You wouldnt make it compact, so the new dreaming intern joining your codebase would be able to gloriously produce changes rapidly and get hired under the well intentioned smiles of the rest of the team.

Instead, in the kdb team I joined recently (a one-letter, symbol heavy language used by quants), nobody can remember what things do, nobody has time to teach you the insanity of code older than 2 months, and you re instead spending weeks "learning" under the heavy sighs of everyone suffering from the new burden guy.

Why do you want to do things compactly rather than with clarity?
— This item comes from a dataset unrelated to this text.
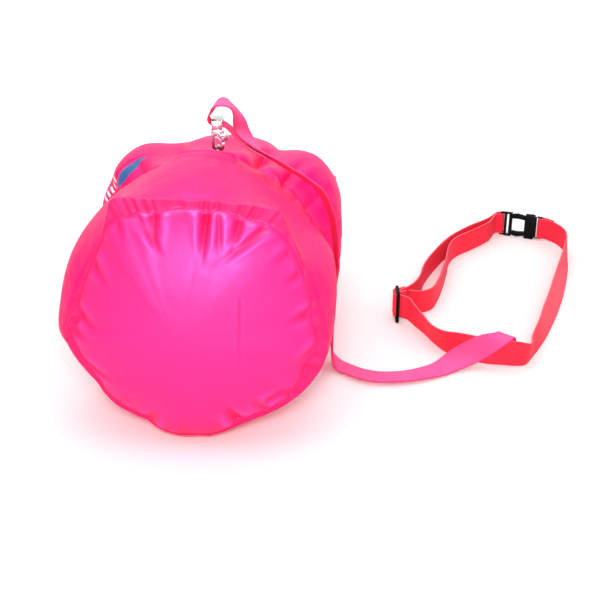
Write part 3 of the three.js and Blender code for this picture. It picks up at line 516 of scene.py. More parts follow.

I wish google could search for one-letter language specific symbol so I could ask "what does -9! do on type J vs type C" (nonsensical exemple, I cant remember types without looking at the type table, but I think -9! transforms a bit array into an object)

Look, the parent comment lays out a regular dictionary that allows to unpack a symbolic name into words, or pack words into a symbolic name.

In your case, the vocabulary is absent. (And yes, the custom of naming K functions with numbers, especially negative numbers, is sort of annoying.)

I think the K team recognized these issues and tried to address them - at least partially - with Q and it's readable function names and SQL-like extensions. But, AFAIK most Kdb programmers keep writing straight K instead. Don't know why either.